» **Do this**
Write out the listing below again, precisely as it is given.

▬▬▬▬▬▬▬▬▬▬

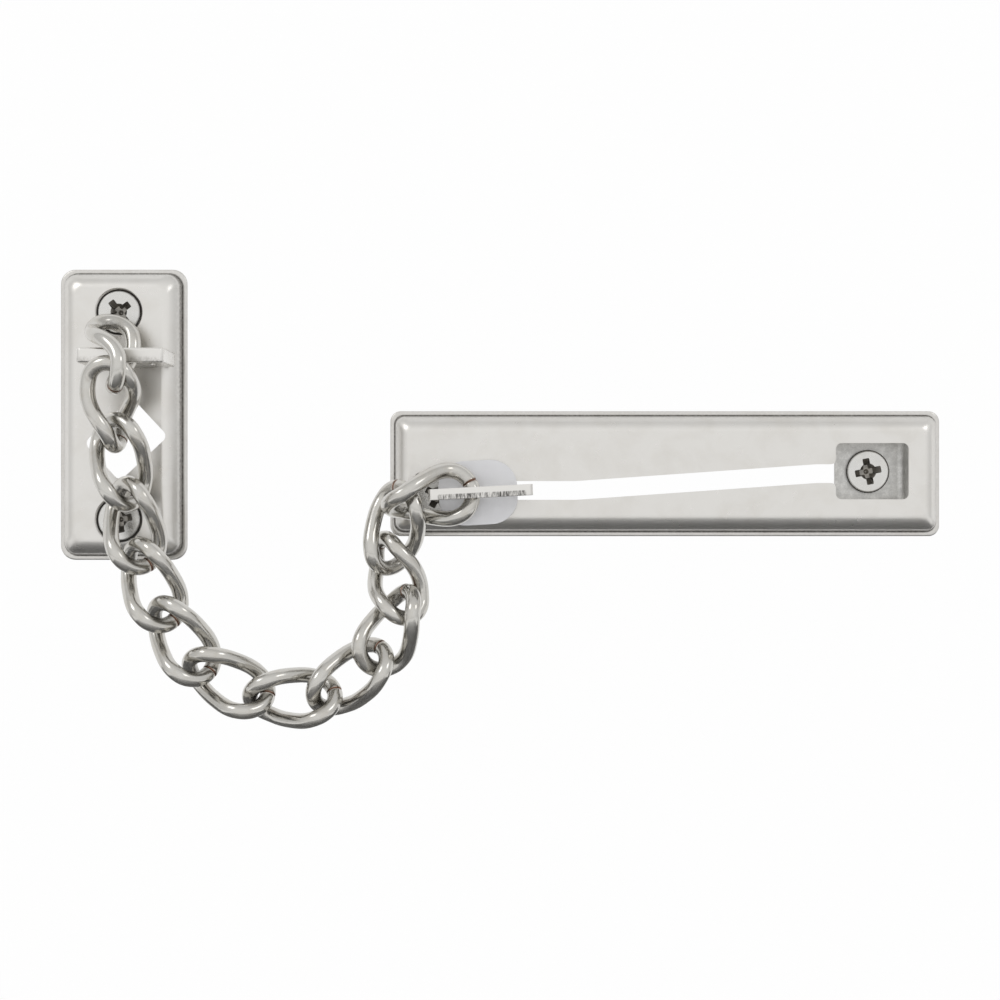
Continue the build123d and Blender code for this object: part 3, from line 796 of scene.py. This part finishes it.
def screw_body(name):
    """Countersunk wood screw at the origin, its head's top at y = 0 facing the viewer, with a rolled thread."""
    screws = bpy.context.scene.door_chain_screws
    head = screws.head / 2
    shank = screws.shank / 2
    root = screws.root / 2
    slope = tan(radians(screws.angle / 2))
    neck = screws.neck / 2
    head_depth = 0.25 + (head - neck) / slope
    neck_end = head_depth + 2.9
    disc = head - 0.3
    select_only()
    bpy.ops.mesh.primitive_circle_add(
        vertices=72, radius=neck, fill_type="NGON", rotation=(pi / 2, 0, 0), location=(0, neck_end, 0))
    body = bpy.context.object
    body.name = name
    bpy.ops.object.transform_apply()
    edit(body)
    radius, level = neck, neck_end
    steps = [
        (neck, head_depth), (head, 0.32), (head, 0.26), (head - 0.12, 0.2), (head - 0.3, 0.12), (disc, 0.03),
        (disc - 0.08, 0),
    ]
    for next_radius, next_level in steps:
        bpy.ops.mesh.extrude_region_move(TRANSFORM_OT_translate={"value": (0, next_level - level, 0)})
        bpy.ops.transform.resize(
            value=(next_radius / radius, 1, next_radius / radius), center_override=(0, next_level, 0))
        radius, level = next_radius, next_level
    face_out()

    recess_depth = 1.7
    for way in (0, 90):
        arm = rounded_sheet("arm", (0, 0), screws.recess, 1.3, 0.2, 0.01, 4)
        press_back(arm, recess_depth, 0.5, 0.72)
        turn(arm, way, (0, 0))
        cut(body, arm)
    select_only()
    bpy.ops.mesh.primitive_cone_add(
        vertices=32, radius1=1.55, radius2=0.12, depth=2.3, location=(0, 1.14, 0), rotation=(-pi / 2, 0, 0))
    cut(body, bpy.context.object)
    break_edges(body, 0.05, angle=30)

    # The thread: one turn of its profile, screwed along the shank.
    thread_start = neck_end - 0.3
    crest = shank - 0.02
    turns = int((screws.length - 1.5 - thread_start) / screws.pitch)
    pitch = (screws.length - thread_start) / turns
    select_only()
    bpy.ops.mesh.primitive_circle_add(vertices=5, fill_type="NOTHING", radius=1)
    thread = bpy.context.object
    profile = [(root, 0), (root, 0.52), (crest, 0.72), (crest, 0.80), (root, 1.0)]
    for vertex, (distance, share) in zip(thread.data.vertices, profile):
        vertex.co = (distance, 0, share * pitch)
    pick(thread, "edges", lambda edge: set(edge.vertices) == {0, 4}, "EDGE")
    bpy.ops.mesh.delete(type="EDGE")
    set_mode("OBJECT")
    apply_modifier(
        thread, "SCREW", axis="Z", angle=2 * pi, screw_offset=pitch, iterations=turns, steps=28, render_steps=28,
        use_merge_vertices=True, merge_threshold=0.002, use_normal_calculate=True)
    thread.data.transform(Matrix.Rotation(radians(-90), 4, "X"))
    point = 6.0
    for vertex in thread.data.vertices:
        along = min(vertex.co.y + thread_start, screws.length)
        share = min(1.0, max(0.06, (screws.length - along) / point) ** 0.75)
        vertex.co = (vertex.co.x * share, along, vertex.co.z * share)
    edit(thread, everything=False)
    bpy.ops.mesh.select_mode(type="EDGE")
    bpy.ops.mesh.select_non_manifold()
    bpy.ops.mesh.fill_holes(sides=64)
    face_out()
    join(body, thread)
    # Painted shade of the gap between head and seat, with some soiling, darkens the groove round the head.
    groove = head - disc
    paint(body, "soil", lambda place: 0.0 if place.y > 0.5 else max(
        0.0, min(1.0, ((place.x ** 2 + place.z ** 2) ** 0.5 - disc + 0.02) / (0.3 * groove))))
    # Faces in the cross recess take a darker nickel: painted shade in the recess.
    for face in body.data.polygons:
        centre = face.center
        inside = centre.y > 0.03 and (centre.x ** 2 + centre.z ** 2) ** 0.5 < screws.recess / 2 + 0.05
        if inside and centre.y < recess_depth + 0.8:
            face.material_index = 1
    return body


def press_back(piece, depth, length_share, width_share):
    """Turn a flat outline into a tapered block that goes back from the viewer."""
    edit(piece)
    bpy.ops.mesh.duplicate()
    bpy.ops.transform.translate(value=(0, depth, 0))
    bpy.ops.transform.resize(value=(length_share, 1, width_share), center_override=(0, depth, 0))
    bpy.ops.mesh.select_all(action="SELECT")
    bpy.ops.mesh.select_mode(type="EDGE")
    bpy.ops.mesh.bridge_edge_loops()
    face_out()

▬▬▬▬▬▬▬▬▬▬

» **Task response**
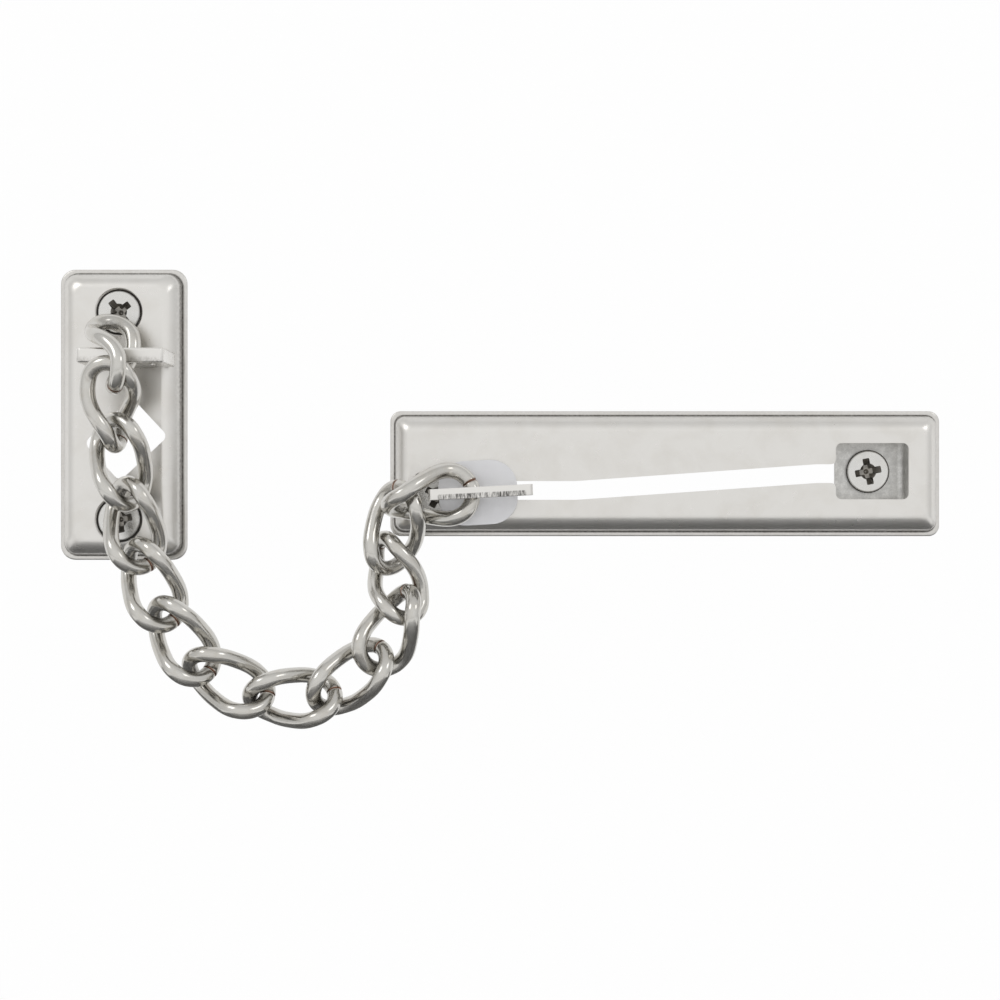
Continue the build123d and Blender code for this object: part 3, from line 796 of scene.py. This part finishes it.
def screw_body(name):
    """Countersunk wood screw at the origin, its head's top at y = 0 facing the viewer, with a rolled thread."""
    screws = bpy.context.scene.door_chain_screws
    head = screws.head / 2
    shank = screws.shank / 2
    root = screws.root / 2
    slope = tan(radians(screws.angle / 2))
    neck = screws.neck / 2
    head_depth = 0.25 + (head - neck) / slope
    neck_end = head_depth + 2.9
    disc = head - 0.3
    select_only()
    bpy.ops.mesh.primitive_circle_add(
        vertices=72, radius=neck, fill_type="NGON", rotation=(pi / 2, 0, 0), location=(0, neck_end, 0))
    body = bpy.context.object
    body.name = name
    bpy.ops.object.transform_apply()
    edit(body)
    radius, level = neck, neck_end
    steps = [
        (neck, head_depth), (head, 0.32), (head, 0.26), (head - 0.12, 0.2), (head - 0.3, 0.12), (disc, 0.03),
        (disc - 0.08, 0),
    ]
    for next_radius, next_level in steps:
        bpy.ops.mesh.extrude_region_move(TRANSFORM_OT_translate={"value": (0, next_level - level, 0)})
        bpy.ops.transform.resize(
            value=(next_radius / radius, 1, next_radius / radius), center_override=(0, next_level, 0))
        radius, level = next_radius, next_level
    face_out()

    recess_depth = 1.7
    for way in (0, 90):
        arm = rounded_sheet("arm", (0, 0), screws.recess, 1.3, 0.2, 0.01, 4)
        press_back(arm, recess_depth, 0.5, 0.72)
        turn(arm, way, (0, 0))
        cut(body, arm)
    select_only()
    bpy.ops.mesh.primitive_cone_add(
        vertices=32, radius1=1.55, radius2=0.12, depth=2.3, location=(0, 1.14, 0), rotation=(-pi / 2, 0, 0))
    cut(body, bpy.context.object)
    break_edges(body, 0.05, angle=30)

    # The thread: one turn of its profile, screwed along the shank.
    thread_start = neck_end - 0.3
    crest = shank - 0.02
    turns = int((screws.length - 1.5 - thread_start) / screws.pitch)
    pitch = (screws.length - thread_start) / turns
    select_only()
    bpy.ops.mesh.primitive_circle_add(vertices=5, fill_type="NOTHING", radius=1)
    thread = bpy.context.object
    profile = [(root, 0), (root, 0.52), (crest, 0.72), (crest, 0.80), (root, 1.0)]
    for vertex, (distance, share) in zip(thread.data.vertices, profile):
        vertex.co = (distance, 0, share * pitch)
    pick(thread, "edges", lambda edge: set(edge.vertices) == {0, 4}, "EDGE")
    bpy.ops.mesh.delete(type="EDGE")
    set_mode("OBJECT")
    apply_modifier(
        thread, "SCREW", axis="Z", angle=2 * pi, screw_offset=pitch, iterations=turns, steps=28, render_steps=28,
        use_merge_vertices=True, merge_threshold=0.002, use_normal_calculate=True)
    thread.data.transform(Matrix.Rotation(radians(-90), 4, "X"))
    point = 6.0
    for vertex in thread.data.vertices:
        along = min(vertex.co.y + thread_start, screws.length)
        share = min(1.0, max(0.06, (screws.length - along) / point) ** 0.75)
        vertex.co = (vertex.co.x * share, along, vertex.co.z * share)
    edit(thread, everything=False)
    bpy.ops.mesh.select_mode(type="EDGE")
    bpy.ops.mesh.select_non_manifold()
    bpy.ops.mesh.fill_holes(sides=64)
    face_out()
    join(body, thread)
    # Painted shade of the gap between head and seat, with some soiling, darkens the groove round the head.
    groove = head - disc
    paint(body, "soil", lambda place: 0.0 if place.y > 0.5 else max(
        0.0, min(1.0, ((place.x ** 2 + place.z ** 2) ** 0.5 - disc + 0.02) / (0.3 * groove))))
    # Faces in the cross recess take a darker nickel: painted shade in the recess.
    for face in body.data.polygons:
        centre = face.center
        inside = centre.y > 0.03 and (centre.x ** 2 + centre.z ** 2) ** 0.5 < screws.recess / 2 + 0.05
        if inside and centre.y < recess_depth + 0.8:
            face.material_index = 1
    return body


def press_back(piece, depth, length_share, width_share):
    """Turn a flat outline into a tapered block that goes back from the viewer."""
    edit(piece)
    bpy.ops.mesh.duplicate()
    bpy.ops.transform.translate(value=(0, depth, 0))
    bpy.ops.transform.resize(value=(length_share, 1, width_share), center_override=(0, depth, 0))
    bpy.ops.mesh.select_all(action="SELECT")
    bpy.ops.mesh.select_mode(type="EDGE")
    bpy.ops.mesh.bridge_edge_loops()
    face_out()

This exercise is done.